With a limited number of experts having to shift to other duties, there weren’t enough people available to have a comprehensive conversation, LaPlante said, and the talks were tabled. Interim deals continuing with the existing support arrangement will be struck for March and likely June, he said.

Lockheed’s proposal also did not offer “sufficient cost savings, if any, and no performance savings,” he said. “So we put pause on the PBL to focus on extending the current contracting.”

If an overall deal can’t be struck, LaPlante said it might make sense to break the PBL into certain subsystems.

Right now, though, work needs to be done to define the right metrics for measuring success with a PBL, LaPlante said. The government wants to use one called Gross Issue Effectiveness Rate requirements, which LaPlante explained is a “percentage of total demands filled at the base with onsite inventory, divided by total number of demands, and supply response time. We think those are good metrics.”

Making it work will require reliable data, however.

“But we haven’t given up on it,” LaPlante said of a PBL. “We just were not … going to wrap up the negotiation on this one in the time we needed. And I wouldn’t have been able to satisfy the requirement to have it certified for the price savings.”

Pressed to explain why the Joint Program Office doesn’t have enough people to conduct the PBL negotiations in a timely manner, JPO director Lt. Gen. Michael J. Schmidt said there is a limited group of individuals who know the F-35’s systems well enough to do the work.

“These are huge contracts with quotes from all the suppliers that come in,” and the team was overwhelmed, he said.

“I had to either show Dr. LaPlante that I had a closure plan that would get us there—like, right now—or pivot to extending our current contracts. Otherwise, we’d be at risk of sustaining our fleet,” Schmidt said.

Schmidt said there is a “full handshake” deal on the first support contract extension to March.

“We are quickly closing on the extension to June,” he added, saying he hoped it would be completed within the next few weeks. After that, Schmidt and LaPlante will have to settle on a “broader acquisition strategy … [which] in my opinion, must be incentive-based in order to drive the proper industry behaviors and commitments going forward,” Schmidt said.

Upgrades

Schmidt also said the Tech Refresh 3 processor upgrade now in testing is not being produced “at a rate where it needs to be. It is not meeting our contractual requirements.”

The problem lies with the supply of some key components, he said, with the component shortage affecting the Distributed Aperture System, or DAS.

TR-3 “needs to come up the curve very quickly in order to meet our production,” Schmidt said, and the shortage may also affect retrofits of older aircraft down the road.

If TR-3 was fully ready, “there were 52 airplanes that … would have been delivered by the end of by the end of December,” Schmidt reported. Instead, only 21 have been delivered. “The rest of the airplanes are being held,” he said.

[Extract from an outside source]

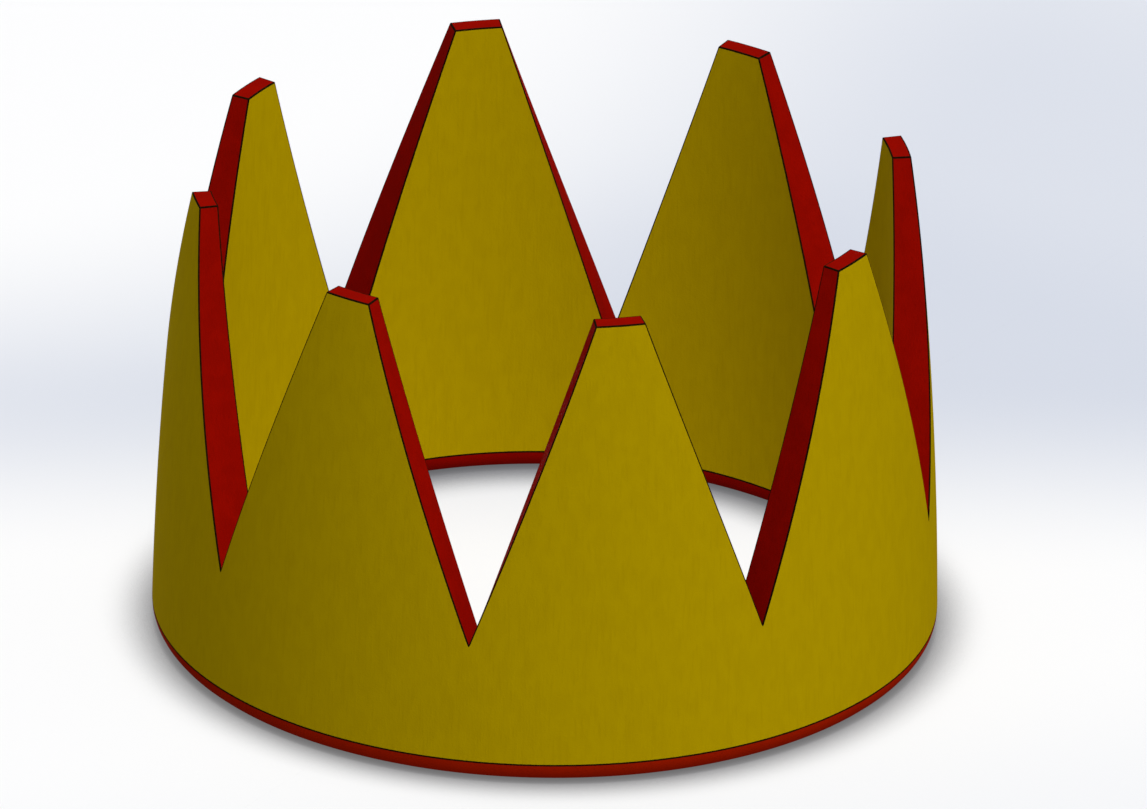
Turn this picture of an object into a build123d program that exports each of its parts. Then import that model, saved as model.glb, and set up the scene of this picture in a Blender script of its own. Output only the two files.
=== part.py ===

“We will catch up quickly” if supplies of the short components reach adequate levels, he added.

LaPlante acknowledged the scope and cost escalation of the Block 4 modification, which depends on the TR-3, has increased from 66 improvements at a cost of $10.6 billion, completed by 2026; to 80 improvements at a cost of $16.5 billion, to be delivered by 2029. This was due to changes in requirements, he said—the program initially expected the improvements would come in a rolling manner.

Jon Ludwigson of the Government Accountability Office reminded lawmakers that the GAO has suggested breaking out the Block 4 upgrade as its own Major Defense Program, so that the cost of its elements can be scrutinized with greater clarity. As part of the overall F-35 program, he said Block 4 schedule or cost problems look smaller and are harder to tease out from other issues.

Engine Work

LaPlante and Schmidt both said that as much as they would like to pursue a new engine competition for the F-35, costs and applicability to all F-35 types compelled them to select an F135 engine upgrade instead. LaPlante noted that the Adaptive Engine Transition Program (AETP) engines developed by Pratt & Whitney and GE Aerospace will only fit the F-35A used by the Air Force and possibly the F-35C used by the Navy, but not the F-35B, which uses a unique short takeoff/vertical landing mechanism.

Rep. Carlos A. Gimenez (R-Fla.), however, said performance should have been a greater consideration than “just a business case” decision to do the more modest upgrade.    

“If I’m the fighter pilot, I want the engine that takes me faster and takes me longer,” he said. “This is a performance issue … for the life of our pilots and the capability of this airplane, especially in a theater which we may be finding ourselves in.” A future conflict “is going to need this enhanced capability,” he added.

LaPlante acknowledged the AETP program “did everything we asked it to” and provided upwards of 30 percent improvement in range and double-digit improvements in acceleration.